また、作中劇である「ブリグズビー・ベア」自体が、どこか懐かしく、B級感のある特撮ヒーロー物として作られており、それが作品全体のユーモアと魅力に繋がっています。特撮をうまくスクリーンのなかで現実の他のシーンになじませるために、あえて古びた映像のように編集したのだと思われますが、意外と斬新な演出です。

2018年公開の映画ですが、もっと昔の古い映画のように感じる不思議さがあるのです。あえて古っぽく見せる演出の面白さも、きっと友人のオススメの理由だと思います。

この映画は、真の家族のあり方や、世間知らずで純粋な主人公の姿を丁寧に描いていて、この2つの視点から見えてくるテーマについて、ここからは書きたいと思います。

真の家族のあり方を問う

この映画は、血の繋がりがあるかないかではなく、愛や信頼、そして共に時間を過ごすことで育まれる絆こそが「家族」を定義するというメッセージを打ち出しているように思います。

ジェームスは、誘拐犯である「両親」によって育てられました。「両親」はジェームスを外界から隔離し、ある意味でジェームスの人生を奪いましたが、同時に彼のことを心から愛し、彼の唯一の楽しみである「ブリグズビー・ベア」を創作し続けました。

一方で、実の家族は、失われた息子を取り戻そうとする愛情はありますが、25年間の空白ゆえに、ジェームスの独特な世界観を理解するのに苦労します。

物語が進むにつれて、ジェームスは実の家族との距離を縮めつつも、彼の映画制作をサポートする新しい友人たちとの間に、ある種のファミリーのような関係を築いていきます。彼らは血縁に関係なくフラットな人間関係で、共通の目標に向かってお互いを支え合うことで、強い結びつきを生み出します。

この映画は「家族」という概念を、血縁だけに限定せず、精神的な繋がりや共に過ごすことで形成される共同体的なファミリーへと広げて、問い直していると思うのです。

世間の”硬直性”と世間知らずで純粋な主人公の柔軟な姿

ジェームスの世間知らずな純粋さは、単なるコメディ要素としてだけでなく、この映画の核心的なテーマの一つとなっています。

外界の「常識」や「当たり前」を知らないで育ったジェームスの視点は、社会の規範や人々の固定観念の”硬さ”を浮き彫りにします。彼は素直で柔軟な故に偏見を持たず、他人の評価を気にせず、自分の大好きな「ブリグズビー・ベア」に対して純粋な情熱を注ぎます。
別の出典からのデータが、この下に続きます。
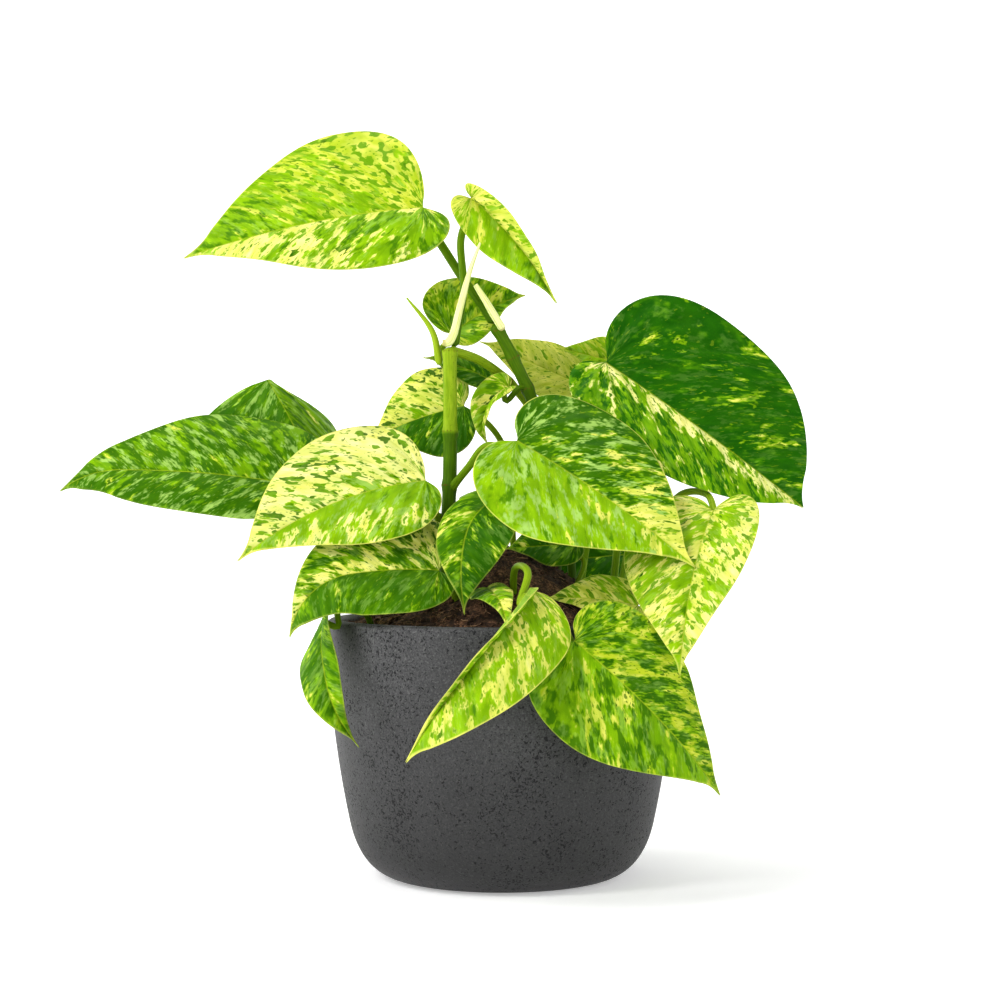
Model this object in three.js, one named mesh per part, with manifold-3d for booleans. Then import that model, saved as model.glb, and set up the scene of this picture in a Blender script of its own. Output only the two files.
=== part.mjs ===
// A potted pothos plant: a cast pot, its soil, three vines, and variegated leaves on their stalks.
// Millimetres, +Z up. The origin is the centre of the pot's base, on the surface that it stands on.
// The plant's front looks towards -Y, and its right-hand side is +X.

import * as THREE from 'three';
import { mergeVertices } from 'three/addons/utils/BufferGeometryUtils.js';
import Module from 'manifold-3d';

const wasm = await Module();
wasm.setup();

// ---- Driving dimensions -------------------------------------------------------------------------

const POT_RADIUS = 72.5;          // outside, at the widest place under the lip
const POT_HEIGHT = 107;
const POT_WALL = 5.5;
const POT_FLOOR = 8;
const POT_BASE_RADIUS = 41;       // the flat that it stands on
const POT_CORNER_RADIUS = 63.6;   // where the wall turns into the round lower corner
const POT_CORNER_HEIGHT = 25;
const POT_FOOT_REACH = 54;        // where the base begins to lift off
const POT_BULGE = { reach: 61, height: 11 };    // how full the round lower corner is
const POT_SHOULDER = { reach: 69, height: 50 };  // how the wall comes up to its full width
const POT_LIP_BEND = 80;          // from this height the wall is upright
const LIP_ROUND = 1.3;            // the lip's rounded edges
const LIP_BEVEL = 0.4;            // how far they lean in at half of that
const POT_SIDES = 40;
const WALL_STEPS = 4;

const SOIL_EDGE_HEIGHT = 103;     // the soil's top, at the wall
const SOIL_RISE = 31;             // how far the root ball stands up in the middle
const SOIL_SIDES = 24;
const SOIL_STEPS = 5;

const GAP = 0.3;                  // the clearance between pieces that touch
const SOIL_CLEARANCE = 3 * GAP;   // the soil has fewer sides than the pot, so its corners need more room
const LEAF_THICKNESS = 0.7;
const LEAF_ROWS = 10;             // side veins from the base to the tip
const LEAF_COLUMNS = 2;           // steps from the midrib to the margin
const MIDRIB_STEPS = 32;
const LOBE_DEPTH = 0.14;          // how far the heart's lobes reach back past the seat, in lengths
const WIDEST = 0.26;              // where the blade is widest, in lengths from the seat
const TIP_WIDTH = 0.025;          // in half widths
const NOTCH_WIDTH = 0.06;

const STEM_STEP = 14;             // the length of a stem's straight pieces
const LEAST_STEPS = 3;            // a short stem's
const STALK_SIDES = 6;
const VINE_SIDES = 8;
const SHEATH_SIDES = 8;
const SHEATH_STEPS = 6;
const STALK_BEND = 6;             // a stalk comes up under its blade from this far below
const STALK_END = 1;              // and ends this far below the blade's middle
const STALK_REACH = 2.5;          // and this far along the midrib

const COLOURS = {
  pot: 0x3b3c3f,
  soil: 0x4a3020,
  vine: 0x7d9a2e,
  stalk: 0x8fae3a,
  sheath: 0xd8e29a,
};
const ROUGHNESS = { pot: 0.75, soil: 1, stem: 0.45, sheath: 0.6, leaf: 0.35 };

// ---- Small helpers ------------------------------------------------------------------------------

const SAME_PLACE = 1e-3;
const radians = THREE.MathUtils.degToRad;
const vector = (point) => new THREE.Vector3(...point);

// The value at s (0 to 1) of a list of values that are spread evenly over that range.
function along(values, s) {
  const place = s * (values.length - 1);
  const first = Math.min(Math.floor(place), values.length - 2);
  return THREE.MathUtils.lerp(values[first], values[first + 1], place - first);
}

// A geometry as a solid that can be cut: its faces share their corners.
function solidFrom(geometry) {
  const bare = geometry.clone();
  bare.deleteAttribute('normal');
  bare.deleteAttribute('uv');
  const merged = mergeVertices(bare, SAME_PLACE);
  const vertProperties = new Float32Array(merged.attributes.position.array);
  const triVerts = new Uint32Array(merged.index.array);
  return new wasm.Manifold(new wasm.Mesh({ numProp: 3, vertProperties, triVerts }));
}

function geometryFrom(solid) {
  const mesh = solid.getMesh();
  const geometry = new THREE.BufferGeometry();
  geometry.setAttribute('position', new THREE.BufferAttribute(mesh.vertProperties, 3));
  geometry.setIndex(new THREE.BufferAttribute(mesh.triVerts, 1));
  geometry.computeVertexNormals();
  return geometry;
}

// What is left of a piece after its neighbours are cut out of it, without any loose crumb.
function cutBy(solid, neighbours) {
  const rest = neighbours.reduce((left, neighbour) => left.subtract(neighbour), solid);
  const bodies = rest.decompose();
  return bodies.sort((a, b) => b.volume() - a.volume())[0];
}

// A round stem of one thickness along a smooth route.
function stem(route, radius, sides) {
  const path = new THREE.CatmullRomCurve3(route.map(vector), false, 'centripetal');
  const section = new THREE.Shape().absarc(0, 0, radius, 0, 2 * Math.PI);
  const steps = Math.max(LEAST_STEPS, Math.round(path.getLength() / STEM_STEP));
  const settings = { steps, extrudePath: path, curveSegments: sides / 2 };
  return new THREE.ExtrudeGeometry(section, settings);
}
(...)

その純粋さが、ジェームスと出会う人々を変え、彼らが忘れていた「素朴な遊び心」や「創造することの喜び」を思い出させるきっかけとなります。

ジェームスの世間知らずな行動は、時に周囲を困惑させますが、その裏にある一切の邪念のないまっすぐな心は、「正しさ」でがんじがらめで実は閉塞的な社会や人間関係に風穴を開け、新しい可能性の扉を開きます。

ジェームスが偽の「家族」に閉塞されていた世界は”実は”自由で創造的な世界でした。それに対して、常識的な世間の方が「正しさ」や「当たり前」で息が詰まるような世界として描かれていて、そのさりげない対象性が秀逸です。

そしてさらに、ジェームスの純粋な視点を通して、社会が「当たり前で正しいとしていること」の不条理さや、子供のような純粋な遊び心や想像力を失わせてしまうことの損失について、考えさせられる作品にもなっていると思います。

こう考えてみると、少し重いテーマを扱った映画になっているかと思うので、好みが分かれる作品かもしれません。でも、心温まるポジティブな視点で描かれた作品として、「不思議な雰囲気」と「優しい世界」を楽しむことができます。これが友人がオススメしてくれた最大の理由でしょう。